'Twilight' drivers have right-of-way, now they just need to pick their road


Thanks to "Twilight," Kristen Stewart and Rob Pattinson are bona fide stars. They cause riots at malls, they need security guards, and Pattinson even gets asked to suck necks.

And now, with the movie making more than $138 million in 17 days, they are entering a new phase of their careers. The two actors find themselves at the helm of a gold-plated franchise, and the offers began coming in almost a month before the movie opened.

Both already have their next movies in the can: Stewart stars with Jesse Eisenberg and Ryan Reynolds in "Adventureland," Gregg Mottola's follow-up to "Superbad," which is due March 27. Pattinson is playing surrealist artist Salvador Dali in Paul Morrison's "Little Ashes."

The big question is where they go from there.

The choices they make can take them on diverging paths. One could take them down the road of the hard-partying starlet who has potential, like Lindsay Lohan, who is overshadowed by offscreen antics, or that of a heartthrob like Colin Farrell, who rises from the indie ranks only to make mediocre studio movies and seven-figure paydays.

Another path could follow the discerning road taken by Jodie Foster, who grew from a child star into a leading lady and embodies selectivity and class, and by Natalie Portman, who built her name recognition playing Senator Amidala in the recent "Star Wars" movies while also seeking out challenging work under A-list directors.

But what the duo doesn't want is to make choices that will lead them to a lonely table at Comic-Con 20 years from now, signing old headshots and paying the bills by appearing in cheap horror or romance movies.

"You have to pay attention for that kind of thing when you sign on for a potential franchise," says Ken Kaplan, Stewart's Gersh-based agent. "You look at the role and go, 'Is this the kind of role that is so specific that people are not going to want to see you as anything else?' "

He argues, though, that Stewart's role in "Twilight" needn't typecast her forever. "None of us felt that about Bella," he says. "She's more of an everygirl. There wasn't that fear."

There are several other factors that will influence the choices the actors make about their future. Summit is moving quickly on its "Twilight" sequel, "New Moon," which probably will shoot in the first quarter, so that squelches a few offers right off the bat. And with a possible SAG strike, few studio movies are being made, further limiting possibilities.

All of which suits Stewart just fine. The 18-year old might have made a splash opposite Foster in "Panic Room," but it's in the indie world where she has honed her craft and received exceptional notices in movies like "Into the Wild." She just signed on to play Joan Jett in "Runaways" and will shoot that after "New Moon" — which could become one of two "Twilight" sequels shot back-to-back.

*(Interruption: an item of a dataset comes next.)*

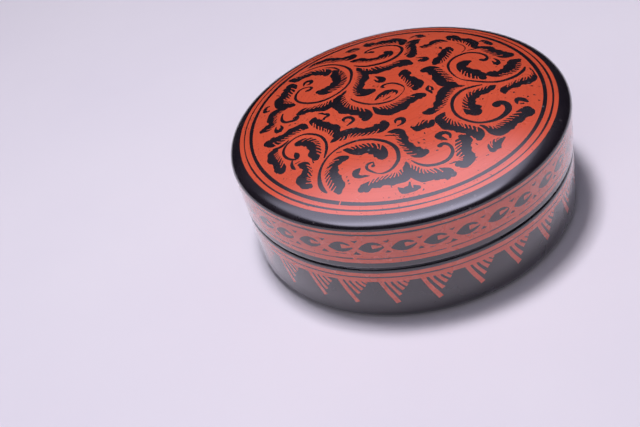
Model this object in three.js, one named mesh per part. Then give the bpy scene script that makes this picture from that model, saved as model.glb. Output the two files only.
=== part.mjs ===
// Low round incense box of lacquered turned wood.
// The body has a standing inner lip, and the lid lifts off it. The two meet at a V groove.
// Millimetres, +Z up. The origin is the middle of the underside.

import * as THREE from "three";

// Outside of the box
const outerDiameter = 80;
const bodyHeight = 15.5; // from the underside to the seam
const lidWallHeight = 11; // from the seam to the start of the rounded shoulder
const shoulderHeight = 2.2;
const shoulderWidth = 2.8;
const domeRise = 3.7; // of the lid's top, inside the shoulder
const domeFullness = 2.4; // power of the dome's curve: 2 is even, more is flatter in the middle
const lidTaper = 0.5; // how much the lid's radius shrinks from the shoulder to the seam
const footTaper = 0.3; // how much the body's radius shrinks from the seam to the foot
const footRounding = 2.5;

// Rounded edges that make the V groove at the seam
const lidEdgeWidth = 0.45;
const lidEdgeHeight = 0.9;
const bodyEdgeWidth = 0.7;
const bodyEdgeHeight = 0.9;

// Walls of the hollow inside
const lidWall = 2.1;
const lidTop = 2.4;
const bodyFloor = 2.6;
const lidInsideFillet = 2.5;
const bodyInsideFillet = 1.5;

// Lip of the body, which stands inside the lid
const lipHeight = 4;
const lipThickness = 1.2;
const lipRounding = 0.4;
const lipClearance = 0.3; // between the lip and the inside of the lid

// Fineness of the turned surfaces
const segmentsAround = 96;
const stepsOfDome = 7;
const stepsOfShoulder = 5;
const stepsOfFoot = 5;
const stepsOfSeamEdge = 3;
const stepsOfFillet = 3;
const stepsOfLip = 2;

// Sizes that follow from the ones above
const outerRadius = outerDiameter / 2;
const seamRadius = outerRadius - lidTaper;
const footRadius = seamRadius - footTaper;
const lidInnerRadius = seamRadius - lidWall;
const lipOuterRadius = lidInnerRadius - lipClearance;
const bodyInnerRadius = lipOuterRadius - lipThickness;
const shoulderStart = bodyHeight + lidWallHeight;
const domeEdgeRadius = outerRadius - shoulderWidth;
const domeEdgeHeight = shoulderStart + shoulderHeight;
const domeEdgeSlope = (domeRise * domeFullness) / domeEdgeRadius;

// Height of the lid's domed top above the underside, at a distance from the axis.
function domeHeight(radius) {
  const sag = domeRise * (radius / domeEdgeRadius) ** domeFullness;
  return domeEdgeHeight + domeRise - sag;
}

// Quarter of an ellipse between two points of a profile, bulging towards the corner given.
function roundedCorner(start, corner, end, steps) {
  const points = [];
  for (let step = 0; step <= steps; step += 1) {
    const angle = (step / steps) * (Math.PI / 2);
    const alongStart = 1 - Math.sin(angle);
    const alongEnd = 1 - Math.cos(angle);
    points.push(
      new THREE.Vector2(
        corner.x + (start.x - corner.x) * alongStart + (end.x - corner.x) * alongEnd,
        corner.y + (start.y - corner.y) * alongStart + (end.y - corner.y) * alongEnd,
      ),
    );
  }
  return points;
}

// The lid's top from its middle to the shoulder.
function domeProfile(steps) {
  const points = [];
  for (let step = 0; step < steps; step += 1) {
    const radius = (domeEdgeRadius * step) / steps;
    points.push(new THREE.Vector2(radius, domeHeight(radius)));
  }
  return points;
}

// The rounded shoulder, which leaves the dome at its slope and meets the wall upright.
function shoulderProfile(steps) {
  const roundness = 0.55; // handle length of a cubic curve close to a quarter circle
  return new THREE.CubicBezierCurve(
    new THREE.Vector2(domeEdgeRadius, domeEdgeHeight),
    new THREE.Vector2(
      domeEdgeRadius + shoulderWidth * roundness,
      domeEdgeHeight - shoulderWidth * roundness * domeEdgeSlope,
    ),
    new THREE.Vector2(outerRadius, shoulderStart + shoulderHeight * roundness),
    new THREE.Vector2(outerRadius, shoulderStart),
  ).getPoints(steps);
}

// The ceiling of the lid's inside, a wall's thickness under the dome, with a fillet down to its wall.
function lidInsideProfile() {
  const filletEdge = lidInnerRadius - lidInsideFillet;
  const ceilingAtFillet = domeHeight(filletEdge) - lidTop;
  return [
    ...roundedCorner(
      new THREE.Vector2(lidInnerRadius, ceilingAtFillet - lidInsideFillet),
      new THREE.Vector2(lidInnerRadius, ceilingAtFillet),
      new THREE.Vector2(filletEdge, ceilingAtFillet),
      stepsOfFillet,
    ),
    new THREE.Vector2(filletEdge / 2, domeHeight(filletEdge / 2) - lidTop),
    new THREE.Vector2(0, domeHeight(0) - lidTop),
  ];
}

function lidProfile() {
  return [
    ...domeProfile(stepsOfDome),
    ...shoulderProfile(stepsOfShoulder),
    ...roundedCorner(
      new THREE.Vector2(seamRadius, bodyHeight + lidEdgeHeight),
      new THREE.Vector2(seamRadius, bodyHeight),
      new THREE.Vector2(seamRadius - lidEdgeWidth, bodyHeight),
      stepsOfSeamEdge,
    ),
    new THREE.Vector2(lidInnerRadius, bodyHeight),
    ...lidInsideProfile(),
  ];
}

// The rim on which the lid rests, the lip with its rounded top, and the hollow down to the floor.
function bodyInsideProfile() {
  const lipTop = bodyHeight + lipHeight;
  return [
    new THREE.Vector2(lipOuterRadius, bodyHeight),
    ...roundedCorner(
      new THREE.Vector2(lipOuterRadius, lipTop - lipRounding),
      new THREE.Vector2(lipOuterRadius, lipTop),
      new THREE.Vector2(lipOuterRadius - lipRounding, lipTop),
      stepsOfLip,
    ),
    ...roundedCorner(
      new THREE.Vector2(bodyInnerRadius + lipRounding, lipTop),
      new THREE.Vector2(bodyInnerRadius, lipTop),
      new THREE.Vector2(bodyInnerRadius, lipTop - lipRounding),
      stepsOfLip,
    ),
    ...roundedCorner(
      new THREE.Vector2(bodyInnerRadius, bodyFloor + bodyInsideFillet),
      new THREE.Vector2(bodyInnerRadius, bodyFloor),
      new THREE.Vector2(bodyInnerRadius - bodyInsideFillet, bodyFloor),
      stepsOfFillet,
    ),
    new THREE.Vector2(0, bodyFloor),
  ];
}

function bodyProfile() {
  return [
    new THREE.Vector2(0, 0),
    ...roundedCorner(
      new THREE.Vector2(footRadius - footRounding, 0),
      new THREE.Vector2(footRadius, 0),
      new THREE.Vector2(footRadius, footRounding),
      stepsOfFoot,
    ),
    ...roundedCorner(
      new THREE.Vector2(seamRadius, bodyHeight - bodyEdgeHeight),
      new THREE.Vector2(seamRadius, bodyHeight),
      new THREE.Vector2(seamRadius - bodyEdgeWidth, bodyHeight),
      stepsOfSeamEdge,
    ),
    ...bodyInsideProfile(),
  ];
}

// A closed turned solid about +Z. The profile runs round the section with the solid on its left.
function turned(profile) {
  const geometry = new THREE.LatheGeometry(profile, segmentsAround);
  return geometry.rotateX(Math.PI / 2);
}

function lacquer(color, roughness) {
  return new THREE.MeshStandardMaterial({ color, roughness, metalness: 0 });
}

const body = new THREE.Mesh(turned(bodyProfile()), lacquer(0x1d1a1a, 0.3));
body.name = "body";

const lid = new THREE.Mesh(turned(lidProfile().reverse()), lacquer(0xc2482f, 0.28));
lid.name = "lid";

const incenseBox = new THREE.Group();
incenseBox.add(body, lid);

export default incenseBox;
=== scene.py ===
# Round lacquered incense box, standing closed on a pale floor.
# Metres and +Z up, in the frame of the CAD. Shapes and patterns below are worked out in millimetres.

import random
from bisect import bisect_left
from math import cos, hypot, pi, radians, sin, sqrt, tau

import bpy
from mathutils import Matrix, Vector
from mathutils.geometry import delaunay_2d_cdt


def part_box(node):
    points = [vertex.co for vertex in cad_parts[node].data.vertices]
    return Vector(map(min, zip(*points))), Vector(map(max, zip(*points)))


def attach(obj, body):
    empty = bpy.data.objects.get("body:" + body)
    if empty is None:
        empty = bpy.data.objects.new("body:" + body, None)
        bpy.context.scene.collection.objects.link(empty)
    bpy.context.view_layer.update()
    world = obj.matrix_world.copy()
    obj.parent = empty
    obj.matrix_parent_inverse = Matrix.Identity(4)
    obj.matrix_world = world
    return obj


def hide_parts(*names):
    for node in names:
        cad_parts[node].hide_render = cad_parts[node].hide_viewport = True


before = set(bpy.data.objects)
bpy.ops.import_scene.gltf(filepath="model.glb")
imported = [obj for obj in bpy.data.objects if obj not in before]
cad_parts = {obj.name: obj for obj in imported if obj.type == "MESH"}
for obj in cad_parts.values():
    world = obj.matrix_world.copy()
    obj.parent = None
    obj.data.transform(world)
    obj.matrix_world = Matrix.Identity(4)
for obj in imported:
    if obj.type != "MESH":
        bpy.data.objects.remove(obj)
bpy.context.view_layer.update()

MM = 0.001
chance = random.Random(7)
between = chance.uniform


def millimetres(metres):
    return round(metres / MM, 2)


# Sizes that the frame gives
lid_low, lid_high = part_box("lid")
body_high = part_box("body")[1]
OUTER_RADIUS = millimetres(lid_high[0])
SEAM_RADIUS = millimetres(body_high[0])
BODY_HEIGHT = millimetres(lid_low[2])
LID_HEIGHT = millimetres(lid_high[2] - lid_low[2])
LIP_TOP = millimetres(body_high[2])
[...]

There is little danger that Stewart will slip into Lohan mode (she is not about "the scene"), nor will she find herself in a bubbly Disney movie (they don't fit her persona). She likely will avoid horror movies, too. She did that once with "The Messengers" and knows that becoming a scream queen can be a trap.

No, "Twilight" has made it possible for Stewart to keep doing what she's been doing: pursuing movies based on the material or director involved rather than just the paycheck.

"The beauty of a franchise is that there's money there, and you don't have to be driven by money anyplace else; in a successful franchise there's the kind of money that can set you up for life," says Kaplan, who signed Stewart after "Panic Room." "If it's the right commercial project, then you do it. But you don't have to feel like you have to do it. And that's a great place to be."

Pattinson finds himself in a different position. The British-born actor already logged fan and franchise experience playing Cedric Diggory in two "Harry Potter" movies. But he soon will discover that not all movies are phenomena like "Potter" or "Twilight."

"Potter," though, offered a test case in actor Daniel Radcliffe, who appears to be successfully negotiating the beginnings of a post-"Potter" career by mixing comic cameos ("Extras"), stage work ("Equus") and smaller indie films.

"Potter" producer David Heyman thinks Radcliffe has proved to be an excellent example of how to survive the franchise trap and sudden-success syndrome. "The key is to maintain that curiosity, not for the celebrity and the fame but for the craft," he says.

Heyman also thinks that for newly minted stars like Pattinson and Stewart, a sense of humor about their newfound celebrity, as well as a dose of humility, is key.

"They need to remember," he says, "that people have been working a lot longer than they have without that success."

And don't forget those teen mobs, either. "They wouldn't have the success they have without the fans," Heyman says.